== INFORMATION PROVIDED ==
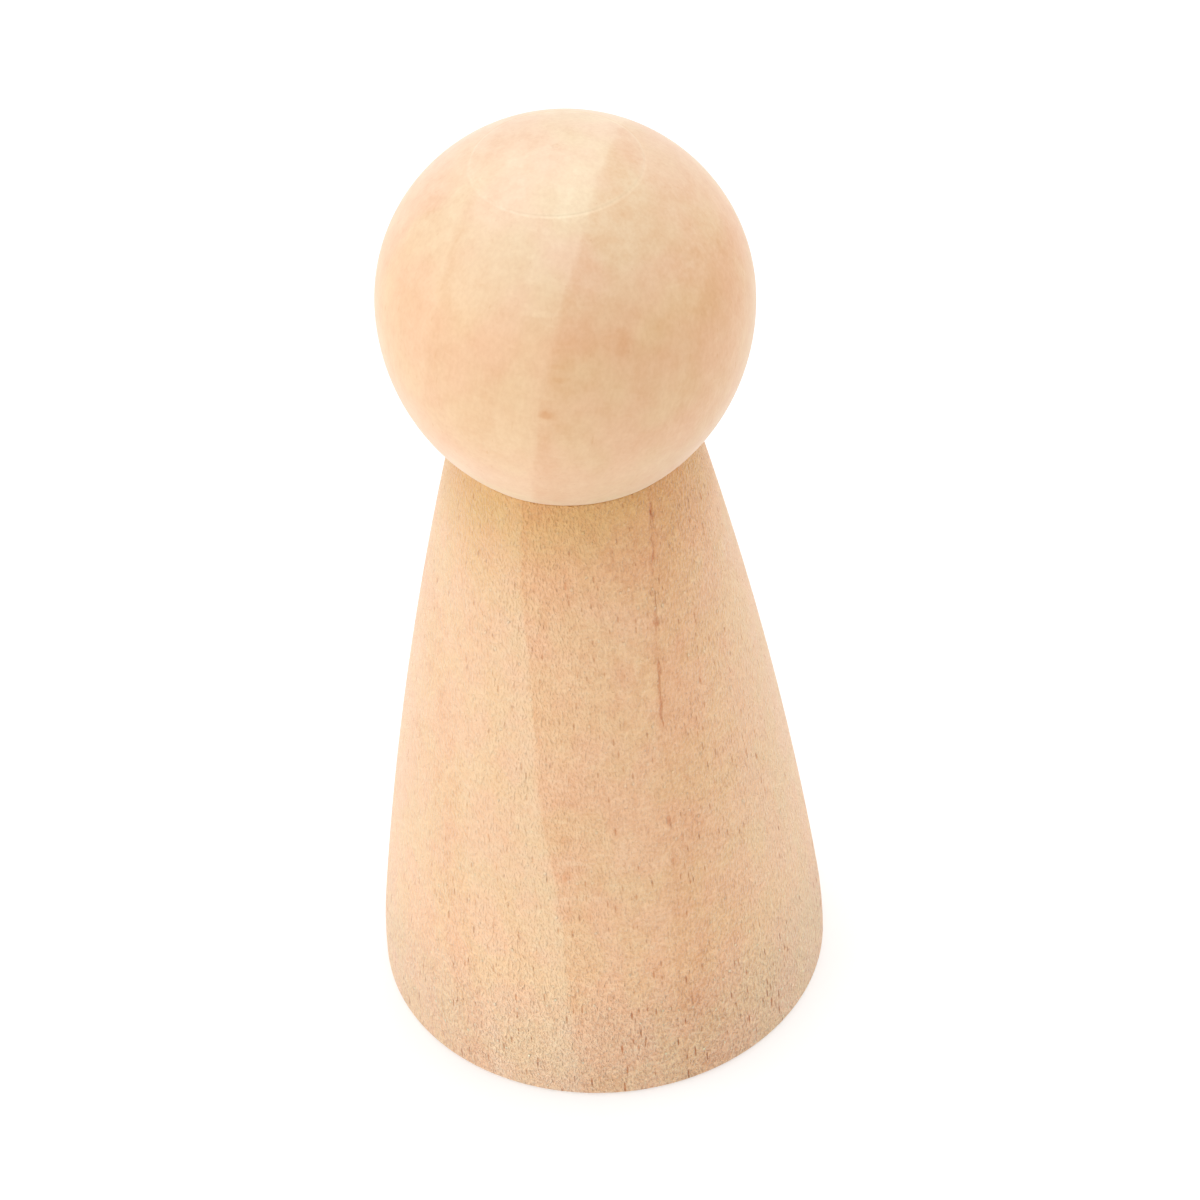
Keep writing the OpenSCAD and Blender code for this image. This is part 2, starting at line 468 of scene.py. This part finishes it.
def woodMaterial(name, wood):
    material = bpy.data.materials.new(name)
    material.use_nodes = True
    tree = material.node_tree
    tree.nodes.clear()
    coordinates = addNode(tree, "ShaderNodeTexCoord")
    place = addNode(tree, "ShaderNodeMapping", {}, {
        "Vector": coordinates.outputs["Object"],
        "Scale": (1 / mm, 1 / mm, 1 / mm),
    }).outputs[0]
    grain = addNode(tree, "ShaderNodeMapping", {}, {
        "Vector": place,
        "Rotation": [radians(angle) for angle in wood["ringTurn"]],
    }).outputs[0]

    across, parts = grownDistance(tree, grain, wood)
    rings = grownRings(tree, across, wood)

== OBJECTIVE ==
Can you reproduce all the material exactly?

== RESULT OF THIS TASK ==
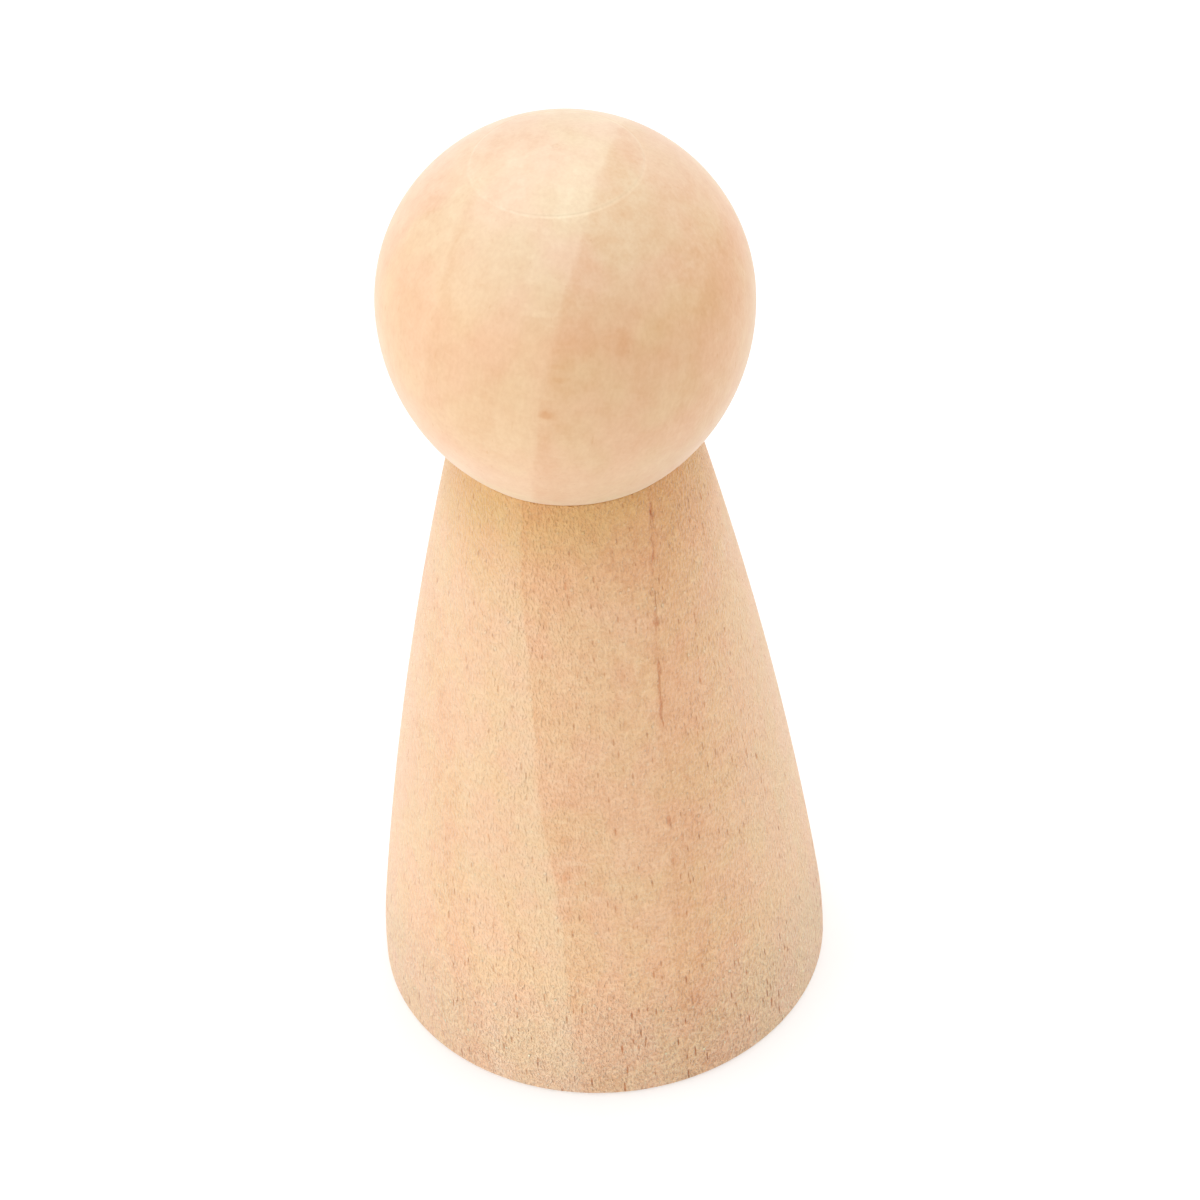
Keep writing the OpenSCAD and Blender code for this image. This is part 2, starting at line 468 of scene.py. This part finishes it.
def woodMaterial(name, wood):
    material = bpy.data.materials.new(name)
    material.use_nodes = True
    tree = material.node_tree
    tree.nodes.clear()
    coordinates = addNode(tree, "ShaderNodeTexCoord")
    place = addNode(tree, "ShaderNodeMapping", {}, {
        "Vector": coordinates.outputs["Object"],
        "Scale": (1 / mm, 1 / mm, 1 / mm),
    }).outputs[0]
    grain = addNode(tree, "ShaderNodeMapping", {}, {
        "Vector": place,
        "Rotation": [radians(angle) for angle in wood["ringTurn"]],
    }).outputs[0]

    across, parts = grownDistance(tree, grain, wood)
    rings = grownRings(tree, across, wood)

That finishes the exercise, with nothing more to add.